U.K. Brent slid $1.08, or 1.7%, to $60.93 per barrel by 3:00 PM ET (17:30 GMT).

WTI lost about 3% last week and Brent nearly 2% on worries about whether OPEC and its allies will be able to meet soon and agree on new production cuts to offset surging supplies of crude in the U.S. and elsewhere. Last week’s losses in crude came despite attacks on oil tankers in the Gulf of Oman that sent crude prices higher in the last two days of the week.

“The attacks on the oil tankers was a major event but the rising stocks of the last few weeks helped to mute the price impact of that attack,” said Olivier Jakob, founder of Zug, Switzerland-based oil market consultancy PetroMatrix.

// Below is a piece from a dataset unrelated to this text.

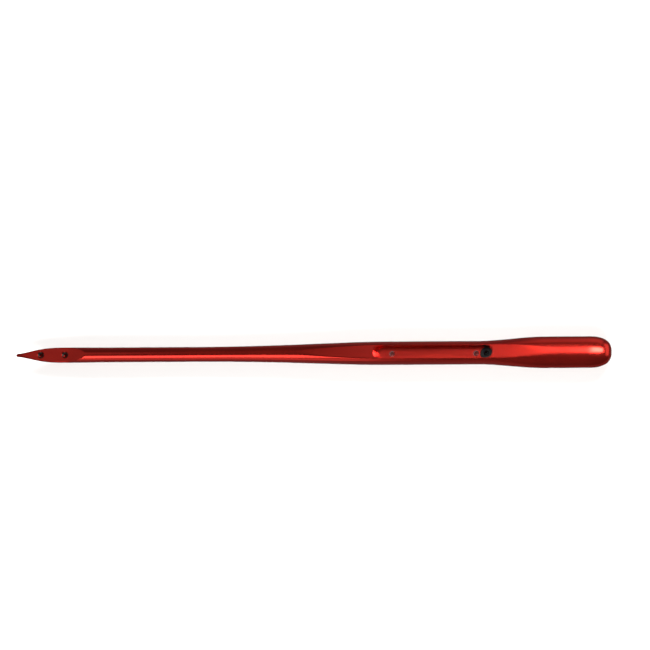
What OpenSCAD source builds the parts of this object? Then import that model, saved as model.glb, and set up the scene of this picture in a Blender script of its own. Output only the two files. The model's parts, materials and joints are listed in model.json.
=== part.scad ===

U.S. crude stockpiles have grown by a net of some 33 million barrels over the past 12 weeks, crossing into the current peak driving season in the United States, when demand for gasoline should be at the year’s highs. On the global economic end, the U.S.-China trade war has intensified with no end in sight after more than a year of tit-for-tat tariffs that have raised fears of a worldwide recession.

China’s industrial output grew by just 5% in May, the slowest in more than 17 years, according to data from the National Bureau of Statistics on Monday that reinforced fears about the negative impact of the trade war. Analysts had expected an industrial output expansion of 5.5%, but the figure came in even below April’s 5.4%.

Adding weight to Monday’s gloom in oil was a poor showing by the Empire State Manufacturing Index for the New York are, which unexpectedly suffered its biggest fall on record to its lowest level since October 2016.

“The market is not only desensitized to geopolitics, but also beat up so badly on being long that there were no buyers,” said Scott Shelton, energy futures broker at ICAP (LON:NXGN) in Durham. N.C.

“Algos, negative gamma and noise were the drivers … with most of the ‘Old Guard traders’ talking about the potential of the market, but on the sidelines," added Shelton."The largest position change in the market can only come from computers and sadly, computers are more afraid of more algorithms than an attack on a few tankers in the Gulf of Hormuz.”